Measurement sustains the connective tissue between operational autonomy and institutional authority. Without it, standards remain static artefacts. With it, governance remains dynamically informed while execution continues at scale.

Structural Accountability

Hybrid Intelligence clarifies responsibility rather than diffusing it.

When AI operates within defined standards, accountability attaches to the conditions governing execution rather than execution itself. Responsibility rests with those who author, maintain, and legitimize those conditions. Authority and accountability remain coupled.

Traceability is essential. Intervention checkpoints must produce inspectable artefacts documenting reasoning, trade-offs, and institutional judgement. These support retrospective review, inform standards evolution, and preserve governance continuity across organizational change.

Accountability shifts from observation of individual actions to attribution of structural authorship. Institutions remain responsible for the frameworks shaping behaviour, and legitimacy is reinforced through transparency of reasoning rather than frequency of intervention.

This positioning avoids both outsourcing responsibility to machines and performative oversight detached from authority. Responsibility remains anchored where influence is exercised.

Institutional Maturation Requirements

Effective hybrid governance depends on institutional preparedness as much as technical capability. Structures must evolve to exercise authority at operational scale.

This includes the ability to articulate standards encoding normative judgement, mechanisms for collective decision-making when escalation occurs, and capacity to interpret signals generated through continuous measurement. Without these capabilities, governance risks remaining symbolic.

Institutional maturity also requires cultural adjustment. Authority becomes expressed through design and evolution of governance artefacts rather than constant supervision. This shift demands both technical literacy and organizational adaptability.

Where readiness exists, institutions extend influence without increasing procedural burden. Where it does not, intervention becomes reactive and fragmented.
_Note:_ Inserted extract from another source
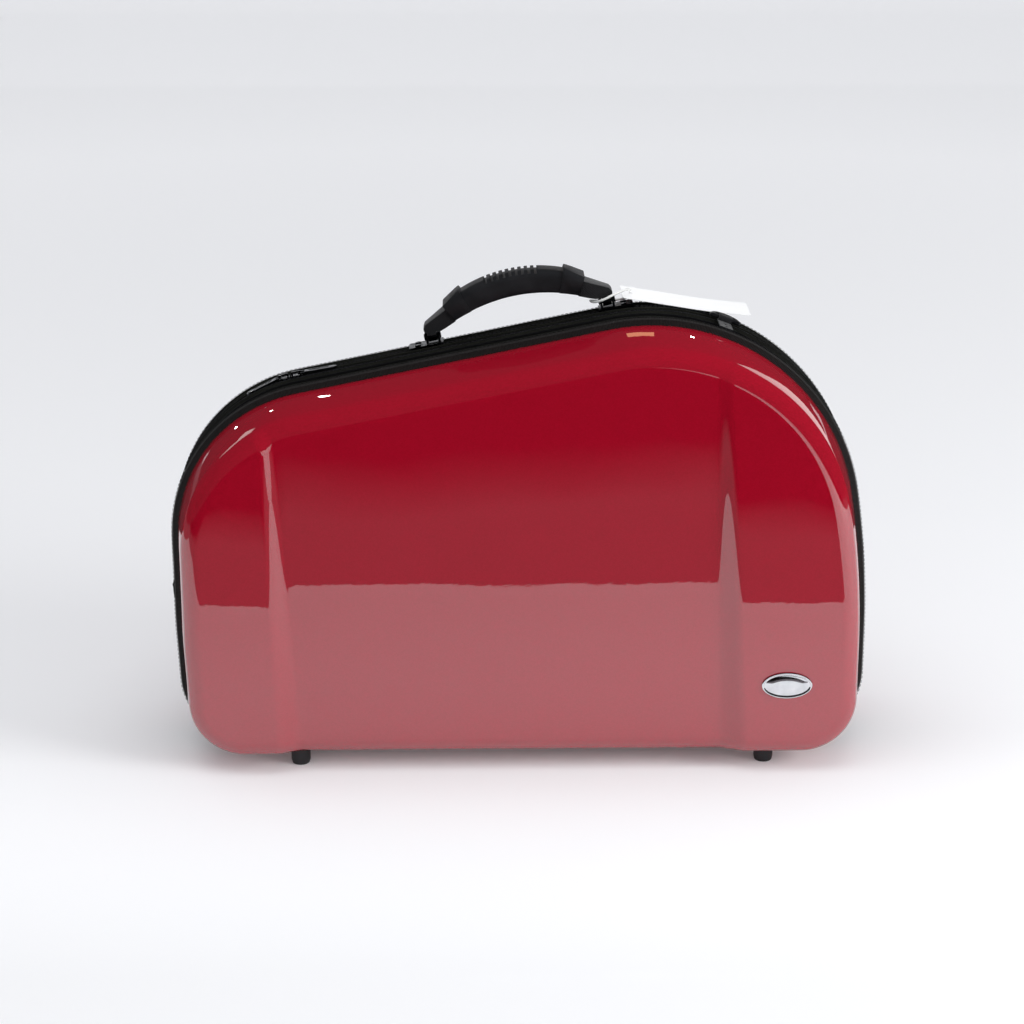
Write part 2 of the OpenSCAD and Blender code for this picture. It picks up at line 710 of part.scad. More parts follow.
module handle_pin(side) {
    x = handle_span / 2;
    out = eye_l / 2 + seat + ear_t;
    color(steel) at_handle() mirror([side, 0, 0]) translate([x, eye_h, 0]) rotate([0, 90, 0]) {
        translate([0, 0, -out - 0.2]) cylinder(d = pin_d, h = 2 * out + 0.4);
        for (s = [0, 1]) mirror([0, 0, s]) translate([0, 0, out + 0.1])
            cylinder(d = pin_d + 2, h = 1);
    }
}

// ---- Zip sliders and pulls ----

slider_w = zip_channel - 0.8;
plate_low = tape_out - tape_t + bead_h + 0.4 - band_proud;
plate_t = 1.5;
bail_h = 3.6;
bail_w = 3;
pull_pivot = plate_low + plate_t + 1.7;

// Lies with its nose to the right, in the zip's channel
module slider() {
    below = plate_low - 0.8 - bead_h - 1.2;
    color("#3a3a3e") difference() {
        union() {
            translate([-slider_l / 2, plate_low, -slider_w / 2]) cube([slider_l, plate_t, slider_w]);
            translate([-slider_l / 2, below, -slider_w / 2]) cube([slider_l, 1.2, slider_w]);
            translate([slider_l / 2 - 4, below, -zip_gap / 2 + 0.3])
                cube([4, plate_low - below + 1, zip_gap - 0.6]);
            translate([-slider_l / 2 + 0.6, plate_low + plate_t, -bail_w / 2])
                cube([slider_l - 1.2, bail_h, bail_w]);
        }
        // The bail is open under its bar
        translate([-slider_l / 2 + 1.8, plate_low + plate_t, -bail_w])
            cube([slider_l - 3.6, bail_h - 1.1, 2 * bail_w]);
    }
}

// Hangs in the bail by a thin bar, and lies to the left with its tip on the band
module pull(drop) {
    pull_w = 7.4;
    color("#8a8c92") rotate([0, 0, drop]) {
        translate([0, 0, -pull_w / 2]) cylinder(d = 1.4, h = pull_w, $fn = 24);
        for (d = [-1, 1]) translate([-5, -0.7, d * (pull_w / 2 - 0.6) - 0.6]) cube([5, 1.4, 1.2]);
        difference() {
            translate([-pull_l, -0.9, -pull_w / 2]) cube([pull_l - 5, 1.8, pull_w]);
            translate([-pull_l - 1, 0.7, -pull_w / 2 + 1.4]) cube([pull_l - 8, 1, pull_w - 2.8]);
        }
        translate([-pull_l, -0.9, 0]) rotate([-90, 0, 0]) cylinder(d = pull_w, h = 1.8);
    }
}

meet = 6;        // where the sliders meet, before the straight of the top begins
left_turn = -top_slope - (meet + slider_l / 2) / (shoulder_r + band_proud) * 180 / PI;
right_x = arc_start(SHOULDER).x - (slider_l / 2 - meet + 0.6) * cos(top_slope);
pull_hole = slider_l / 2 - 2.7;
left_drop = 11;
right_drop = 2;

module zip_slider_left() { upright() on_arc(SHOULDER, left_turn, -zip_offset) slider(); }
module zip_pull_left() {
    upright() on_arc(SHOULDER, left_turn, -zip_offset)
        translate([-pull_hole, pull_pivot, 0]) pull(left_drop);
}
module zip_slider_right() {
    upright() on_top(right_x, -zip_offset) mirror([1, 0, 0]) slider();
}
module zip_pull_right() {
    upright() on_top(right_x, -zip_offset) mirror([1, 0, 0])
        translate([-pull_hole, pull_pivot, 0]) pull(right_drop);
}

// ---- Strap rings, each in the rolled end of a riveted tab ----

tab_t = 1.2;
tab_l = 24;
barrel = ring_t / 2 + tab_t + 0.1;

// The ring lies towards -Z from its bar, which is along X
module ring() {
    bend = (ring_w - ring_t) / 2;
    color(rubber) {
        rotate([0, 90, 0]) translate([0, 0, -bend]) cylinder(d = ring_t, h = 2 * bend);
        rotate([90, 0, 0]) rotate([0, 0, 180]) rotate_extrude(angle = 180)
            translate([bend, 0]) circle(d = ring_t);
        for (s = [-1, 1]) translate([s * bend, 0, 0]) sphere(d = ring_t);
    }
}

module tab() {
    color("#1a1a1c") translate([-tab_w / 2, 0, 0]) difference() {
        union() {
            rotate([0, 90, 0]) cylinder(r = barrel, h = tab_w);
            translate([0, -barrel, 0]) cube([tab_w, tab_t, tab_l]);
        }
        translate([-1, 0, 0]) rotate([0, 90, 0]) cylinder(d = ring_t + 2 * fit + 0.1, h = tab_w + 2);
        for (z = [tab_l - 12, tab_l - 4]) translate([tab_w / 2, 0, z]) rotate([90, 0, 0])
            cylinder(d = 2.4, h = barrel + 1);
    }
}

strap_angle = 20.4;                       // round the crown, from straight up
strap_d = chan_front + barrel - 2;        // where the front ring's bar runs
side_ring_y = knee_left_h + 20;           // height of the ring on the low end
side_ring_d = (chan_rear - half + binding_w) / 2;

module at_right_strap() { upright() on_arc(CROWN, strap_angle, strap_d) translate([0, barrel + 0.1, 0]) children(); }
module at_left_strap() {
    upright() translate([-rim_w / 2 - band_proud - barrel - 0.1, side_ring_y, side_ring_d])
        rotate([0, 0, 90]) rotate([0, 90, 0]) children();
}

module strap_tab_right() { at_right_strap() tab(); }
module strap_ring_right() { at_right_strap() ring(); }
module strap_tab_left() { at_left_strap() tab(); }
module strap_ring_left() { at_left_strap() ring(); }

// ---- Badge, on the side panel at the bell end ----

badge_at = [rim_w / 2 - 70, 69.5];
badge_t = 1.4;

function oval(w, h) = [for (a = [0 : 7.5 : 352.5]) [w / 2 * cos(a), h / 2 * sin(a)]];

module badge() {
    face = half + shell_depth;
    color("#c9ccd1") upright() translate([badge_at.x, badge_at.y, face + 0.1]) difference() {
        linear_extrude(badge_t) polygon(oval(badge_w, badge_h));
        translate([0, 0, 0.7]) linear_extrude(2) polygon(oval(badge_w - 5, badge_h - 5));
    }
}

// ---- Swing tag on a moulded loop round the handle's foot ----

card_t = 0.8;
hole_in = 8;             // the hole's distance from the end of the card
hole_d = 4;
hole_beyond = 20;        // and beyond the handle's hinge, along X
card_back = 38;          // the card's middle, behind the middle of the band
loop_d = 2.2;

tag_foot = let (s = handle_span / 2, b = band_proud)
    [handle_x + s * cos(top_slope) - b * sin(top_slope),
     mid_h + handle_x * tan(top_slope) + s * sin(top_slope) + b * cos(top_slope)];
crown_out = crown_r + band_proud;
hole_back = tag_l / 2 - hole_in - 3;     // from the card's touching point to its hole
hole_need = tag_foot.x + hole_beyond - centre(CROWN).x;
tag_angle = asin(hole_need / norm([crown_out, hole_back])) + atan2(hole_back, crown_out);
tag_hole = centre(CROWN) + (crown_out + 0.6) * [sin(tag_angle), cos(tag_angle)]
    - hole_back * [cos(tag_angle), -sin(tag_angle)];

module swing_tag() {
    start = -hole_back - hole_in;
    color("#f2f2ee") upright() on_arc(CROWN, tag_angle, -card_back) difference() {
        translate([start, seat, -tag_w / 2]) cube([tag_l, card_t, tag_w]);
        translate([-hole_back, 5, 0]) rotate([90, 0, 0]) cylinder(d = hole_d, h = 10);
    }
}

// The loop's route, from the card's hole round the foot of the handle and back
function by_hole(x, y, d) = [tag_hole.x + x, tag_hole.y + y, -card_back + d];
function by_foot(x, y, d) = [tag_foot.x + x, tag_foot.y + y, -handle_back + d];
loop_route = [
    by_hole(0, 0, 0), by_hole(-3, -3.6, 1), by_foot(8, 3.6, -15.5), by_foot(-1, 3.2, -13.5),
    by_foot(-11, 4.5, -8), by_foot(-15.5, 6.5, 0), by_foot(-13, 7.5, 9.5), by_foot(-6, 10.5, 15.5),
    by_foot(5, 15.5, 14), by_foot(14, 16, 1), by_hole(-1.5, 4.4, 4)
];
LOOP = len(loop_route);
LOOP_SUB = 4;
LOOP_SIDES = 6;

function knot(i) = loop_route[(i + LOOP) % LOOP];
function curve(i, t) =
    let (a = knot(i - 1), b = knot(i), c = knot(i + 1), d = knot(i + 2))
    b + (c - a) * t / 2 + (2 * a - 5 * b + 4 * c - d) * t * t / 2
    + (3 * b - a - 3 * c + d) * t * t * t / 2;
LOOP_PATH = [for (i = [0 : LOOP - 1]) for (k = [0 : LOOP_SUB - 1]) curve(i, k / LOOP_SUB)];

module tag_loop() {
    n = len(LOOP_PATH);
    middle = by_foot(4, 9, 0);
    points = [for (i = [0 : n - 1])
        let (
            p = LOOP_PATH[i],
            along = unit(LOOP_PATH[(i + 1) % n] - LOOP_PATH[(i + n - 1) % n]),
            side = unit(cross(along, p - middle)),
            up = cross(side, along)
        )
        each [for (k = [0 : LOOP_SIDES - 1])
            let (a = 360 * k / LOOP_SIDES) p + loop_d / 2 * (side * cos(a) + up * sin(a))]];
    color("#e8e8e6") upright() polyhedron(
        points = points,
        faces = [for (i = [0 : n - 1]) for (k = [0 : LOOP_SIDES - 1])
            let (m = (i + 1) % n, l = (k + 1) % LOOP_SIDES)
            each quad(i * LOOP_SIDES + k, i * LOOP_SIDES + l, m * LOOP_SIDES + l, m * LOOP_SIDES + k)],
        convexity = 4
    );
}

// ---- The object ----

rear_shell();
front_shell();
rear_gusset();
front_gusset();
rear_binding();
front_binding();
rear_zip();
front_zip();
hinge_web();
rear_liner();
front_liner();
color(rubber) at_rear() foot(foot_left_x);  // rear_foot_left
color(rubber) at_rear() foot(foot_right_x);  // rear_foot_right
color(rubber) foot(foot_left_x);  // front_foot_left
color(rubber) foot(foot_right_x);  // front_foot_right
color(steel) at_rear() foot_screw(foot_left_x);  // rear_foot_screw_left
color(steel) at_rear() foot_screw(foot_right_x);  // rear_foot_screw_right
color(steel) foot_screw(foot_left_x);  // front_foot_screw_left
color(steel) foot_screw(foot_right_x);  // front_foot_screw_right
handle_grip();
handle_strap();
handle_eye(1);  // handle_eye_left
handle_eye(0);  // handle_eye_right
handle_bracket(1);  // handle_bracket_left
handle_bracket(0);  // handle_bracket_right
handle_pin(1);  // handle_pin_left
handle_pin(0);  // handle_pin_right
bracket_rivets(1);  // bracket_rivets_left
bracket_rivets(0);  // bracket_rivets_right
zip_slider_left();
zip_slider_right();
zip_pull_left();
zip_pull_right();
strap_tab_right();
strap_ring_right();
strap_tab_left();
strap_ring_left();
badge();
swing_tag();
tag_loop();
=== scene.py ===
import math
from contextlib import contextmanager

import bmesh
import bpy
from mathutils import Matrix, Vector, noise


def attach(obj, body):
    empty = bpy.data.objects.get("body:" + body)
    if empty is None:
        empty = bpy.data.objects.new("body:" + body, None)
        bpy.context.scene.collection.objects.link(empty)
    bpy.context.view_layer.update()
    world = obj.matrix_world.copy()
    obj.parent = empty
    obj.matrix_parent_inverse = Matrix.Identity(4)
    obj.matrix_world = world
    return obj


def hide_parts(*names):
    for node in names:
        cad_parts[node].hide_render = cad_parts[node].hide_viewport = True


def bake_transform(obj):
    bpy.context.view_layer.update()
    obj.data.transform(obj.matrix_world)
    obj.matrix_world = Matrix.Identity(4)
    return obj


bl_info = {
    "name": "Shell Case for a French Horn",
    "version": (1, 0, 0),
    "blender": (4, 5, 0),
    "location": "3D View > Sidebar > Horn Case",
    "description": "Builds a moulded french horn case round its packed frame",
    "category": "Object",
}

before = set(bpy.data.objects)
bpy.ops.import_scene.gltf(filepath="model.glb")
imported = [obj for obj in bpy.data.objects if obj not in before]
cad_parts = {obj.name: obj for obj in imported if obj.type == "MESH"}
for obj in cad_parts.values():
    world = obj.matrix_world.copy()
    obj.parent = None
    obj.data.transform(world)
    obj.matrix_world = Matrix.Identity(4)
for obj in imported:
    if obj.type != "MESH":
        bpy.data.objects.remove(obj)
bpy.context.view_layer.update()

# ---- The case's own measures, in millimetres and degrees, as its frame has them ----

MM = 0.001
RIM_W = 600             # width over the rims
MID_H = 357             # height of the rims in the middle
TOP_SLOPE = 11.6
RIM_Z = 14              # height of the rims' bottom over the floor
KNEE_LEFT_H = 107       # height over that of the bend in each side
KNEE_RIGHT_H = 158
LEAN_LEFT = 2.6         # the left side leans in below its bend
LEAN_RIGHT = 9.4        # and the right one above
SHELL_DEPTH = 62
SHELL_WALL = 3
SHELL_DRAFT = 8
SHELL_FILLET = 17       # radius between the side and the face
PANEL_DROP = 9          # how far the middle panel is lowered at its foot
HALF = 33               # half the depth of the soft band
BAND_PROUD = 6          # how far the band stands out of the rims
BAND_INSIDE = 2.5       # and reaches inside them
BINDING_W = 6
BINDING_T = 0.5         # how far the binding stands over the band's cloth
BINDING_LAP = 0.1       # and reaches past the band's edge
ZIP_AT = -5             # middle of the zip, behind the case's middle
CHAN_FRONT = 0          # the two sides of the zip's channel
CHAN_REAR = -10
TAPE_OUT = 3.4          # outer face of the zip tape, over the rims
TAPE_T = 1.2
HANDLE_X = 2            # the handle's middle, right of the case's
HANDLE_BACK = 20        # and behind it
HANDLE_SPAN = 155.4     # between the handle's two feet
HALVES = (("front", 1, "lid"), ("rear", -1, "root"))    # name, side of the middle, body


def cosd(a):
    return math.cos(math.radians(a))


def sind(a):
    return math.sin(math.radians(a))


def tand(a):
    return math.tan(math.radians(a))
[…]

Hybrid Intelligence therefore challenges institutions to evolve alongside the systems they govern.

Synthesis: Scaling Authority & Capability

The expansion of AI capability does not render human governance obsolete. It exposes the limitations of models built on continuous arbitration and decision-level validation. Attempting to scale those models produces friction rather than control.
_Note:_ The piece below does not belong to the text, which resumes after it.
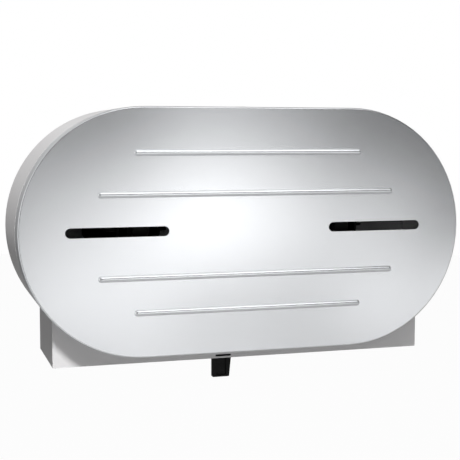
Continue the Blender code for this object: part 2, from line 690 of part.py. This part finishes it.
def make_keeper():
    """Bent bracket on the door's top flange; its lip hangs behind the cam's path when the door is shut."""
    half = KEEPER_SHEET / 2
    foot_z = END_RADIUS - SHEET - SEAT - half
    leg_y = DOOR_RIM_Y - KEEPER_INSET
    run_z = CAM_TOP_Z + KEEPER_CLEARANCE + half
    arm_half = (CAM_HUB_RADIUS - (CAM_LENGTH - KEEPER_WIDTH) * math.sin(CAM_LEAN)) / math.cos(CAM_LEAN)
    lip_y = LOCK_Y + arm_half + KEEPER_CLEARANCE + half
    path = [(leg_y - KEEPER_FOOT, foot_z), (leg_y, foot_z), (leg_y, run_z), (lip_y, run_z),
            (lip_y, CAM_BOTTOM_Z - KEEPER_LIP)]
    return strip("lock_keeper", path, KEEPER_WIDTH, KEEPER_SHEET, 0,
                 (CAM_LENGTH - KEEPER_WIDTH / 2, 0, 0), ALONG_X, PLAIN_STEEL)


def build():
    make_back_plate()
    make_band()
    make_front_frame()
    make_rails()
    for side, name in SIDES:
        make_spindle(side, name)
        make_tear_bar(side, name)
    door_axis = axis_empty("door_axis", (0, HINGE_Y, HINGE_Z))
    carry(door_axis, make_door_pan(), make_hinge(), make_keeper())
    shutter_slide = axis_empty("shutter_slide", (TAB_X, 0, SHUTTER_Z))
    carry(shutter_slide, *make_shutter())
    lock_axis = axis_empty("lock_axis", (0, LOCK_Y, END_RADIUS))
    carry(lock_axis, *make_lock())


build()
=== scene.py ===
"""Twin jumbo-roll dispenser: finishes, small fasteners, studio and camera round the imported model.

Metres. The wall face is the plane y = 0, the front looks along -Y and +Z is up.
"""
import json
import math

import bmesh
import bpy
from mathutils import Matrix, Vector

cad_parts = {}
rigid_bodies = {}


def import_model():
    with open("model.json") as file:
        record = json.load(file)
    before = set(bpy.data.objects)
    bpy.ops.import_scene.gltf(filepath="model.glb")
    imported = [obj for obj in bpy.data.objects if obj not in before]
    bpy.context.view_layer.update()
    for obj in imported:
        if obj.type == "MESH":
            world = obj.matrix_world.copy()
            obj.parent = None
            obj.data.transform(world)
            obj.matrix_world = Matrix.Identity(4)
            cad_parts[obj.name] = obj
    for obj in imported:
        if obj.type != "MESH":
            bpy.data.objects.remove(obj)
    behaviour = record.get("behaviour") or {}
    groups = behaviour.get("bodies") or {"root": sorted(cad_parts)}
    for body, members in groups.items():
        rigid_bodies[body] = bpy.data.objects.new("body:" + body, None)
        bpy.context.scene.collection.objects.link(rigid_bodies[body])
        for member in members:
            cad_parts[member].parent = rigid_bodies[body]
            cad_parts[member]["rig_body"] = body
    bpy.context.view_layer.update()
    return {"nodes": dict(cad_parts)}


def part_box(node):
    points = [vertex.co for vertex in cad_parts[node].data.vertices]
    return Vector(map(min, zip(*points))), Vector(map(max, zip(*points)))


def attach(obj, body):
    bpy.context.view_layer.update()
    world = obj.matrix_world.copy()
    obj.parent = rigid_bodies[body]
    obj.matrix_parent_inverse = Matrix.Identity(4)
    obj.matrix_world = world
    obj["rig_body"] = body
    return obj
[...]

Hybrid Intelligence provides a durable framing. By separating execution from stewardship, each form of cognition functions where it is most effective. AI executes within standards embedding institutional judgement, while human authority defines boundaries, resolves ambiguity, and evolves governance conditions.
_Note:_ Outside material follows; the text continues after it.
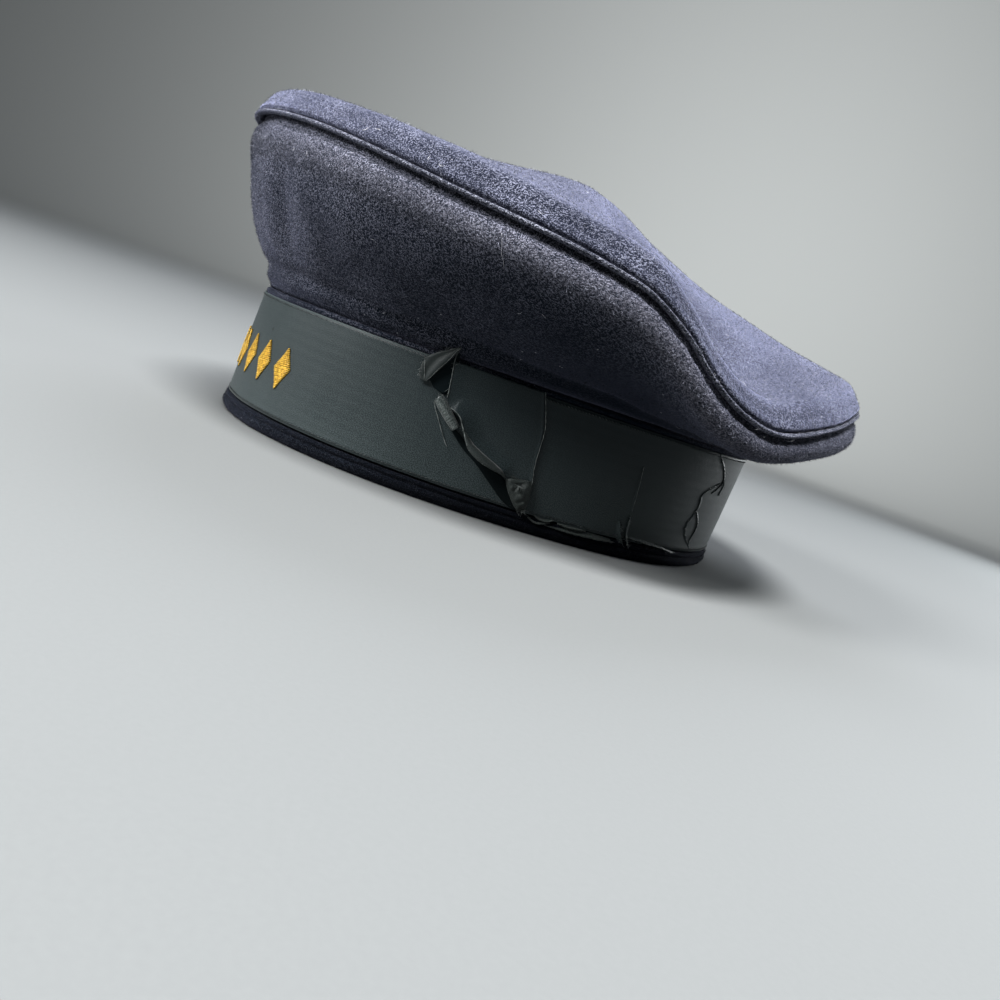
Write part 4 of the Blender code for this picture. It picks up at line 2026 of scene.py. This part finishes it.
HAIRLINES = (
    Hairline(0.13, ((107.0, 49.2, 1.0), (106.4, 46.8, 1.4), (107.6, 40.0, 1.4), (108.8, 33.7, 1.5))),
    Hairline(
        0.2,
        (
            (110.5, 31.3, 2.5), (112.6, 30.8, 2.9), (114.8, 29.6, 3.0),
            (116.5, 27.2, 3.0), (118.5, 24.2, 3.3), (120.2, 21.9, 3.9),
        ),
    ),
    Hairline(
        0.1,
        ((136.4, 45.6, 1.1), (140.3, 36.6, 1.1), (141.4, 32.4, 1.1), (142.5, 23.4, 1.1), (144.2, 16.0, 1.2)),
    ),
    Hairline(
        0.14,
        ((105.4, 32.6, 1.6), (105.8, 30.3, 0.6), (110.0, 24.4, 0.4), (113.6, 19.8, 0.4), (114.5, 19.2, 0.7)),
    ),
    Hairline(0.09, ((100.7, 36.6, 1.5), (103.1, 41.4, 2.3), (105.2, 45.6, 2.9), (107.0, 49.8, 3.6))),
    Hairline(0.09, ((97.6, 43.6, 1.7), (98.4, 41.2, 1.8), (99.2, 39.0, 1.6), (99.8, 36.9, 1.3))),
    Hairline(0.07, ((180.0, 32.6, 0.3), (181.8, 24.5, 0.35), (183.0, 17.0, 0.45))),
    Hairline(0.07, ((185.6, 7.9, 0.5), (192.9, 7.2, 0.6), (203.2, 6.5, 0.6), (209.4, 5.7, 0.5))),
)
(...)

Authority scales with capability. Intervention becomes less frequent but more meaningful. Oversight shifts from observation to assurance. Accountability remains anchored to those shaping system conditions. Hybrid Intelligence is not a final state but a structural orientation. It offers a pathway for maintaining legitimacy, responsibility, and institutional relevance as autonomous systems expand. The objective is alignment with capability in a form that preserves human governance where it carries consequence.